Vigroux’s works, and Atotal especially, do not conclude. They withdraw. They do not answer questions. They leave residue. A fragment of delay that replays when you walk under a flickering streetlight. A low frequency that echoes in your sternum long after your ears have silenced it.

These residues are not accidents. They are part of the architecture. In the collapse of sensory synchrony, you build new modes of relation. Light no longer simply decorates sound. It resists it. Sound no longer supports vision. It contradicts it. Your perception stretches to hold both.

In the hours after Atotal, do not rush to analysis. Let the artifact settle. Let the memory re-edit itself. Listen to what your body recalls. The posture you adopted during silence. The reflex you had when pattern dissolved. These are not trivial. They are the performance completing itself inside you.

Residue is what turns a performance into a practice. It becomes part of how you listen, how you see, how you calibrate to the unsteady systems of the world around you.

COLLAPSE AS METHOD, NOT METAPHOR

Franck Vigroux does not seek collapse for drama. He does not use decay as a metaphor for politics, nor noise as symbolic rebellion. For him, collapse is structural. It is procedural. It is the method by which new forms emerge.

In Atotal, collapse is not the end. It is the function. It reveals the limits of synchronization, the instability of perception, and the fragility of agreement. Each time the system begins in lockstep and then drifts, it reveals something about design, not disorder, but reconfiguration.

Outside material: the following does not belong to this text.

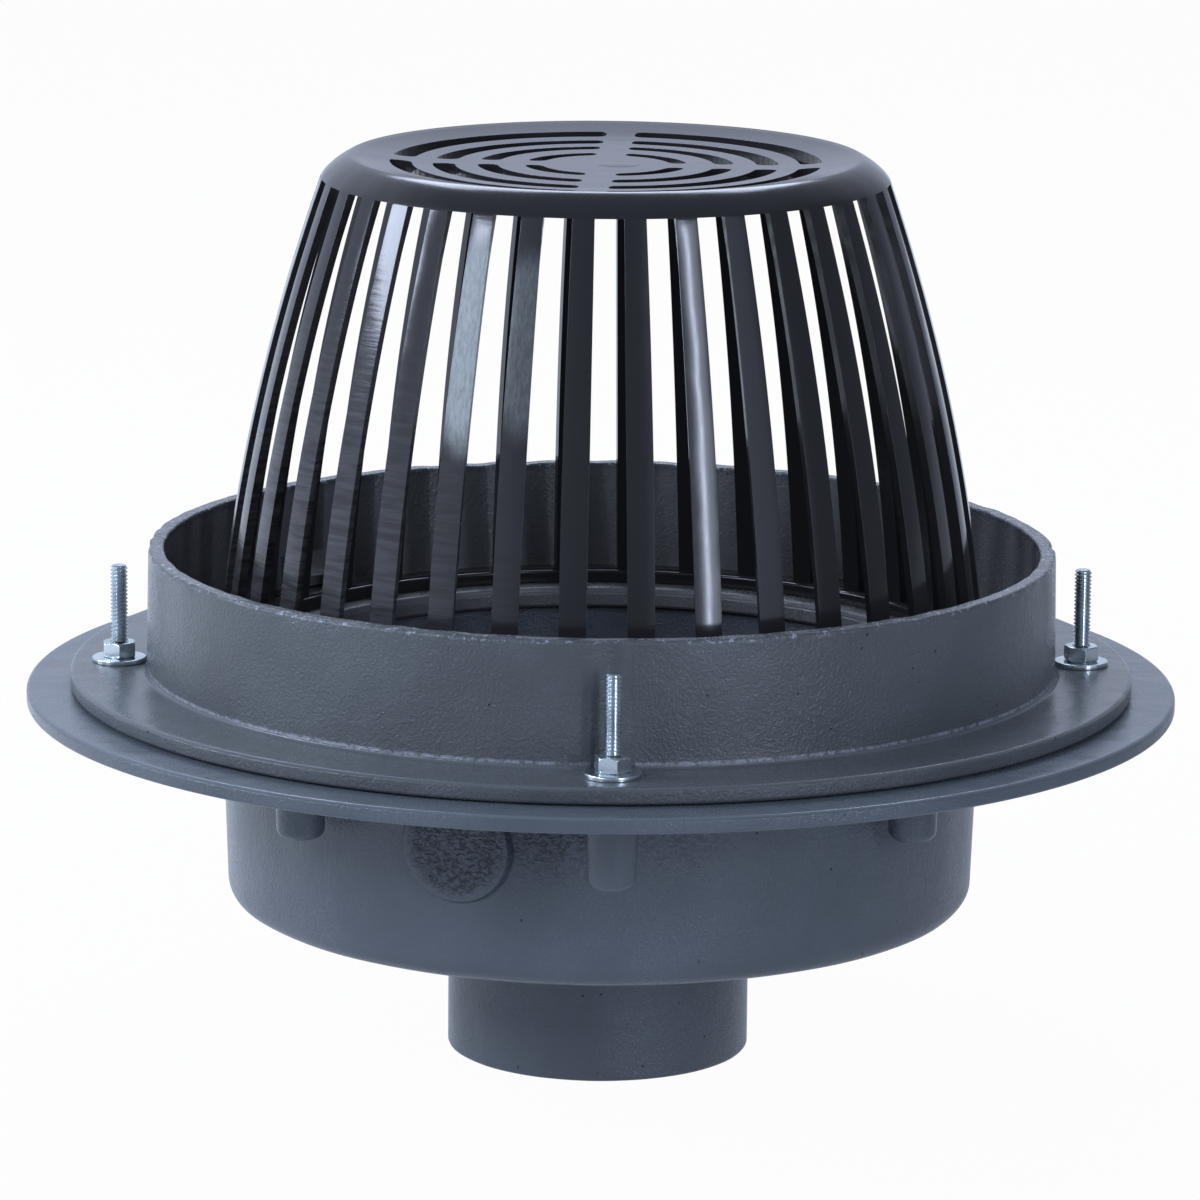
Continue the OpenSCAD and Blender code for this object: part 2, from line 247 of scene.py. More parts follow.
def wobble(angles, size, seed, waves=(3, 40), count=14):
    """An uneven line around a casting: a sum of sines of whole frequencies, so that it closes on itself."""
    random = np.random.default_rng(seed)
    frequency = random.integers(*waves, count)
    phase = random.uniform(0, 2 * np.pi, count)
    a = np.radians(angles)[:, None]
    return size * np.sqrt(2 / count) * np.sin(frequency * a + phase).sum(1)


def smooth_min(a, b, radius):
    """The smaller of a and b, with the corner between them rounded over about the given radius."""
    h = np.clip(0.5 + 0.5 * (b - a) / radius, 0, 1)
    return b * (1 - h) + a * h - radius * h * (1 - h)


def capped_outline(outline, step):
    """An outline from the axis to the axis turned about Z, with a ray every step degrees. Its poles are
    welded."""
    return skin(turned(np.asarray(outline), np.arange(0, 360, step)), close_rows=False)


def swept(section, start, end, count):
    """A section (radius, height) carried around Z from start to end in degrees, and closed at both ends."""
    return capped(np.swapaxes(turned(section, np.linspace(start, end, count)), 0, 1))


def crowded(spots, half, fine, coarse):
    """Angles around a full turn: one every coarse degrees, and every fine degrees within half of each
    spot."""
    angles = [np.arange(0, 360, coarse)] + [np.arange(s - half, s + half + fine / 2, fine) for s in spots]
    return np.unique(np.round(np.concatenate(angles) % 360, 4))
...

To live in a time of real collapse, of institutions, climates, and truths, is to feel rupture daily. Vigroux does not offer comfort. He does not provide a solution. What he offers is rehearsal. A way to sit inside unmaking without fleeing. A way to listen while the signal disappears.

For Erie, for FEED, and for every person who enters the room on December 13, that is the invitation. Not to solve the collapse. But to feel it. To hold it. To listen through it.

This is not metaphor. This is the practice of attention in a world that no longer promises order. This is the sonic architecture of our time.